Pubs cannot simply shutter; the tied-lease obliges them to trade 11 a.m. to 11 p.m. year-round. Instead they double down on January dry-drinkers with zero-percent taps and vegan pies, turning a detox month into a food margin festival while cask sales dip.

Community Governance and Planning Battles

Village inns converting to private housing must prove the business is no longer viable, submitting turnover accounts and local housing-needs surveys. Residents often object, fearing loss of the only restaurant within five miles, so planners may impose a “community-use” condition requiring the bar to stay open minimum hours even after redevelopment.

Pubs enjoy Asset of Community Value status that lets locals bid if the freeholder sells, but the same law rarely applies to inns because the hotel element is classed as commercial. Campaigners therefore argue that the bar within an inn is equally social, leading to hybrid designations that complicate refinancing.

Exit Strategies and Valuation Multiples

Freehold inns trade at 8–10 × EBITDA when the accommodation share exceeds 60 %, attracting boutique-hotel buyers who care little about wet-sales yield. The valuation includes goodwill from wedding brochures and mailing lists of corporate retreat planners, assets a wet-led pub cannot list.

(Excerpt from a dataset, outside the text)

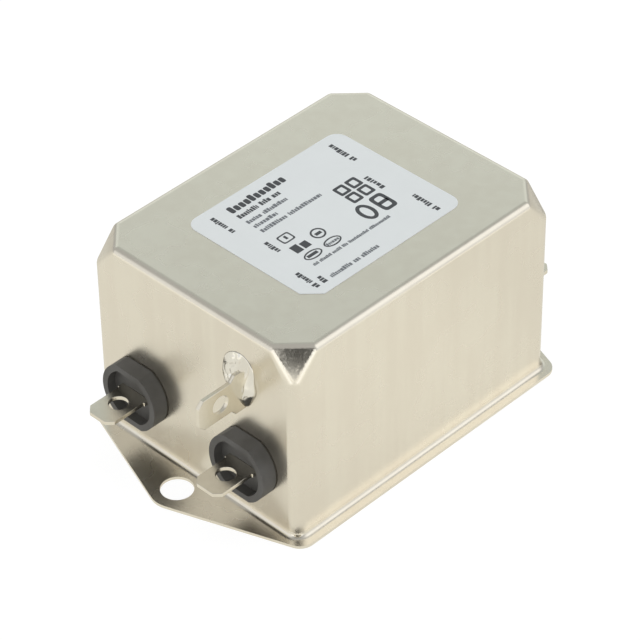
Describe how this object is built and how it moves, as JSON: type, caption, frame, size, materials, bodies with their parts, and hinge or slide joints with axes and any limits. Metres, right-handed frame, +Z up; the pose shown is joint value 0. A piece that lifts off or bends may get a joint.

Pubs with letting rooms are valued as pubs first: 3–4 × EBITDA plus a modest £20 k per bedroom if the rooms are en-suite. Savvy sellers split the title, creating a lease for the pub and a freehold for the upper floors, then flipping the residential slice to a developer while retaining the pouring business.

Choosing Your Side: Traveler, Investor, or Job Seeker

If you crave a quiet fire, a bath in the room, and breakfast brought to your door at nine, search the web for “inn,” filter for AA four-star, and ignore places that call themselves “pub with rooms” unless the reviews mention linen quality first. Walk-ins after 9 p.m. will find the kitchen closed but the landlord happy to hand you a room key and a pint from the still-warm cask.

If you want banter, live music, and a rotating lineup of hazy IPAs, pick the pub, but read the small print on room listings: shared bathrooms, staircases above the band room, and breakfast that is toast at the bar. Accept the trade-off and you will pay half the inn price while sleeping inside the very social fabric that travellers come to witness.